▶ SET EXERCISE
Repeat exactly the lines of the entries below from the one with "points = [vertex.co" through the one with "# It stands", both ends included, and nothing else.

▶ DATA FOR THIS TASK
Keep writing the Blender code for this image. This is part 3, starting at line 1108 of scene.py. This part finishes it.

---

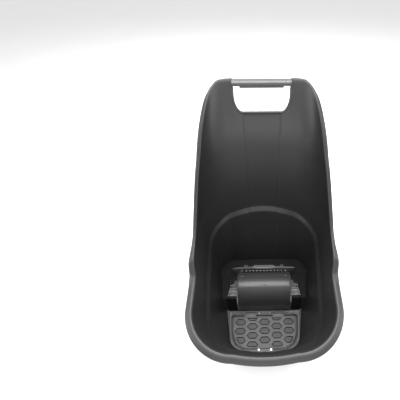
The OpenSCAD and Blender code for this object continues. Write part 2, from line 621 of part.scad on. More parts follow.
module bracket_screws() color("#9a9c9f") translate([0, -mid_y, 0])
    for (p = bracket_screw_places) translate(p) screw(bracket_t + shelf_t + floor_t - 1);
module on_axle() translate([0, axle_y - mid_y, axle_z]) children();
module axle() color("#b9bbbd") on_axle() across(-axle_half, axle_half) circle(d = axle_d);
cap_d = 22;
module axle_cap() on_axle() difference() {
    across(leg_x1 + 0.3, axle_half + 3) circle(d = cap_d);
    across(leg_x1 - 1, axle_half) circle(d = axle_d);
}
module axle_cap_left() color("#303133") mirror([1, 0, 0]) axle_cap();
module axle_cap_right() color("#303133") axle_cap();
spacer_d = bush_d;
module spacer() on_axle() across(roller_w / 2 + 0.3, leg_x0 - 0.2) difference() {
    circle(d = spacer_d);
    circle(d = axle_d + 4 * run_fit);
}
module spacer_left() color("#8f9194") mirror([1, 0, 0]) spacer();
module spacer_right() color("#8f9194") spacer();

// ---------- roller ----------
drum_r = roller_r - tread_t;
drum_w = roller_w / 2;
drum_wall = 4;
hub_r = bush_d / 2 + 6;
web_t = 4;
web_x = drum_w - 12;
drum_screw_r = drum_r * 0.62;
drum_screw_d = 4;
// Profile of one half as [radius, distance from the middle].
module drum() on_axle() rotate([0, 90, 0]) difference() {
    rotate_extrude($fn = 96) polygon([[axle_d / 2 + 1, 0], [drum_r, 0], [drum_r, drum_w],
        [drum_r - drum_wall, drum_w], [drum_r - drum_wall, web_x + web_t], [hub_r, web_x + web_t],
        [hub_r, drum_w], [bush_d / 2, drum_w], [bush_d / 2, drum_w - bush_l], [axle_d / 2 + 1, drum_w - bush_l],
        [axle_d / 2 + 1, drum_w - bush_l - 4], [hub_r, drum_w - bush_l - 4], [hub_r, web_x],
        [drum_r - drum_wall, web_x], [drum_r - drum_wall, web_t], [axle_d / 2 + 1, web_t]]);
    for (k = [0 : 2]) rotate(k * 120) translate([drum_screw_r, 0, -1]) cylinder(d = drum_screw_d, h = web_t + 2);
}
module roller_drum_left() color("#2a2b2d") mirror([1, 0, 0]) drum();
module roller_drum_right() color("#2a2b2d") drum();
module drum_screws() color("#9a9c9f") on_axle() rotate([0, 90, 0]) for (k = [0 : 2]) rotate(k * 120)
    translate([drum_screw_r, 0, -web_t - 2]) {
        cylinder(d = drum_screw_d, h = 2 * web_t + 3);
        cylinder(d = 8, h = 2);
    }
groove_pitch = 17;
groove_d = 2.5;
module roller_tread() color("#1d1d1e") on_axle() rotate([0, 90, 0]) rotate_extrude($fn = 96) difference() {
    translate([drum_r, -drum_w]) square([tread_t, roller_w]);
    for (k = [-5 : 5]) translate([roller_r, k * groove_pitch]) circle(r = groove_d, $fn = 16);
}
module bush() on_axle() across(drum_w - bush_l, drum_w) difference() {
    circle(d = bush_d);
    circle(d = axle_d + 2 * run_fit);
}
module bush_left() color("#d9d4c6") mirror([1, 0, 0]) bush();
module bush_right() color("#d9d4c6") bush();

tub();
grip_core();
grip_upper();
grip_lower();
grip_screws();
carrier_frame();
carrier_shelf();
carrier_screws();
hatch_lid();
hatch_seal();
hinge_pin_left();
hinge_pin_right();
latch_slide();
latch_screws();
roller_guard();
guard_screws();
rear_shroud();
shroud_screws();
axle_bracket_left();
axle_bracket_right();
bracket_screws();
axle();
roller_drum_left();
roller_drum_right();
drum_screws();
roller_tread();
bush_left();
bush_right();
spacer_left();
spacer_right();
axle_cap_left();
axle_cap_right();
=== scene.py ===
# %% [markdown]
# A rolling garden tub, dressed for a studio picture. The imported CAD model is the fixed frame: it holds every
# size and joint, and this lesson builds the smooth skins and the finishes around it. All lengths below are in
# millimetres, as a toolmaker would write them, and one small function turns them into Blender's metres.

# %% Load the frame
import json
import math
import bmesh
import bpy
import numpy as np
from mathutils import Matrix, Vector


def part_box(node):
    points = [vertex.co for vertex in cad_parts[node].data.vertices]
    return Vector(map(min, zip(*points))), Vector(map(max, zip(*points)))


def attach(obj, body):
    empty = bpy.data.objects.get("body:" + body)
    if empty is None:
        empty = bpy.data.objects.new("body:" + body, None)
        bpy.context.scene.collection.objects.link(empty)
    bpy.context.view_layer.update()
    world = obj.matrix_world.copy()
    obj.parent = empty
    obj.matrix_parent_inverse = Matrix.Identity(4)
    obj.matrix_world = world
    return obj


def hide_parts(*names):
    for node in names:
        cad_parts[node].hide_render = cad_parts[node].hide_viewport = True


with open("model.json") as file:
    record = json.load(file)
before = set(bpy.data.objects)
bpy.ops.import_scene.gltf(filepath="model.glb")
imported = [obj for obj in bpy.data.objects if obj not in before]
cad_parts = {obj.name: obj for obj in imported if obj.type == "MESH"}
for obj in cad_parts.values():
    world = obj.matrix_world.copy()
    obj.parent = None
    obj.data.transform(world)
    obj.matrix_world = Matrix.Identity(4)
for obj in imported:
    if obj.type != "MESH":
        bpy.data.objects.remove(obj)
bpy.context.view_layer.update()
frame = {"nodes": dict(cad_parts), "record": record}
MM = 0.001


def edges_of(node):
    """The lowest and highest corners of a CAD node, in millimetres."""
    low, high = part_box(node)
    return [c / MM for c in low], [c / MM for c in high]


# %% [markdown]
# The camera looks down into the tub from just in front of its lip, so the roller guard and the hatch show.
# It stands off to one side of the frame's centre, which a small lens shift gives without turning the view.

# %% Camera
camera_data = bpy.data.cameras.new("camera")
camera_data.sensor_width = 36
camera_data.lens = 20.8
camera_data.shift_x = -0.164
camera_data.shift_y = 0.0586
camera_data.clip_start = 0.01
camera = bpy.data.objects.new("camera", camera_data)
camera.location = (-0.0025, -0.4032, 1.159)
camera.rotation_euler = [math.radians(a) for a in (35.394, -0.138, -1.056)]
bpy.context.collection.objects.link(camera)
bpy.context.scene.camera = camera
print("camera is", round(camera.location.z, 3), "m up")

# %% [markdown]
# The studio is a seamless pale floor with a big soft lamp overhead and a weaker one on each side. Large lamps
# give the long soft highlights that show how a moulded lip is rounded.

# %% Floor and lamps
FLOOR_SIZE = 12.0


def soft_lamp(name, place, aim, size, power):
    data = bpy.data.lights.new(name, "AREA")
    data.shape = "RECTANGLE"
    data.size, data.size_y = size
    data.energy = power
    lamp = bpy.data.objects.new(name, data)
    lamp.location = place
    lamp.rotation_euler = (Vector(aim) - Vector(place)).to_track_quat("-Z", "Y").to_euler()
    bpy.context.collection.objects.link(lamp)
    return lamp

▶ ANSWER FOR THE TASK
    points = [vertex.co for vertex in cad_parts[node].data.vertices]
    return Vector(map(min, zip(*points))), Vector(map(max, zip(*points)))


def attach(obj, body):
    empty = bpy.data.objects.get("body:" + body)
    if empty is None:
        empty = bpy.data.objects.new("body:" + body, None)
        bpy.context.scene.collection.objects.link(empty)
    bpy.context.view_layer.update()
    world = obj.matrix_world.copy()
    obj.parent = empty
    obj.matrix_parent_inverse = Matrix.Identity(4)
    obj.matrix_world = world
    return obj


def hide_parts(*names):
    for node in names:
        cad_parts[node].hide_render = cad_parts[node].hide_viewport = True


with open("model.json") as file:
    record = json.load(file)
before = set(bpy.data.objects)
bpy.ops.import_scene.gltf(filepath="model.glb")
imported = [obj for obj in bpy.data.objects if obj not in before]
cad_parts = {obj.name: obj for obj in imported if obj.type == "MESH"}
for obj in cad_parts.values():
    world = obj.matrix_world.copy()
    obj.parent = None
    obj.data.transform(world)
    obj.matrix_world = Matrix.Identity(4)
for obj in imported:
    if obj.type != "MESH":
        bpy.data.objects.remove(obj)
bpy.context.view_layer.update()
frame = {"nodes": dict(cad_parts), "record": record}
MM = 0.001


def edges_of(node):
    """The lowest and highest corners of a CAD node, in millimetres."""
    low, high = part_box(node)
    return [c / MM for c in low], [c / MM for c in high]


# %% [markdown]
# The camera looks down into the tub from just in front of its lip, so the roller guard and the hatch show.
# It stands off to one side of the frame's centre, which a small lens shift gives without turning the view.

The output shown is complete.